35. Maurice Merleau-Ponty, “What Is Phenomenology?” in European Literary Theory and Practice , ed. Vernon W. Gras (New York: Dell Publishing, 1973), p. 80.
36. Harold Brown, Perception, Theory, and Commitment (Chicago: Precedent Publishers, 1977), pp. 81-82.
37. Quoted in Realism and the Cinema , ed. Christopher Williams (London: Routledge & Kegan Paul, 1980), p. 177.
38. Lotman, p. 65.
39. Bazin, What Is Cinema? , vol. 2, p. 97.
40. Ibid., p. 101.
41. Jacques Derrida, Of Grammatology (Baltimore: Johns Hopkins University Press, 1976), p. 203.
42. Bazin, What Is Cinema? vol. 2, p. 27.
43. The overwhelming impression of reality in the film was such that Maria Michi reported being threatened with a knife because she collaborated with the Germans. In fact, one reads reports rather often of the same sort of basic confusion of realism and reality occurring in the minds of present-day, supposedly visually sophisticated, television viewers. One actress has even told the story of how she was watching herself on television one night. Her character was about to get out of the car, and an aggressor was waiting for her. Just at that moment the telephone rang; it was the actress’s cousin, calling to warn her not to get out of the car.

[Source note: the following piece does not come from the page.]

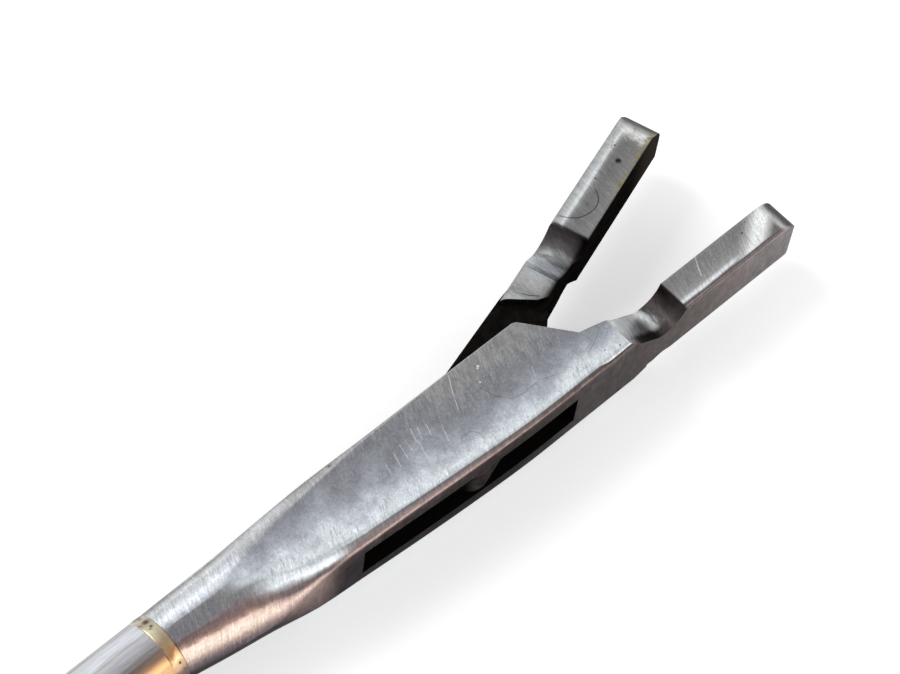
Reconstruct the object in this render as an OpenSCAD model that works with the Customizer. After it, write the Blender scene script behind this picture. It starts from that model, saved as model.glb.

44. Pio Baldelli commits himself so thoroughly to a realist Rossellini that he complains peevishly about “unrealistic” elements that have been noticed, as far as I can determine, by no one else. Thus, he objects to the fact that the children could not realistically have been present at the priest’s execution, that the parents surely would not have let them out, that the soldiers surely would have seen the children or heard them whistling, and so on. (Baldelli, Roberto Rossellini , p. 38.)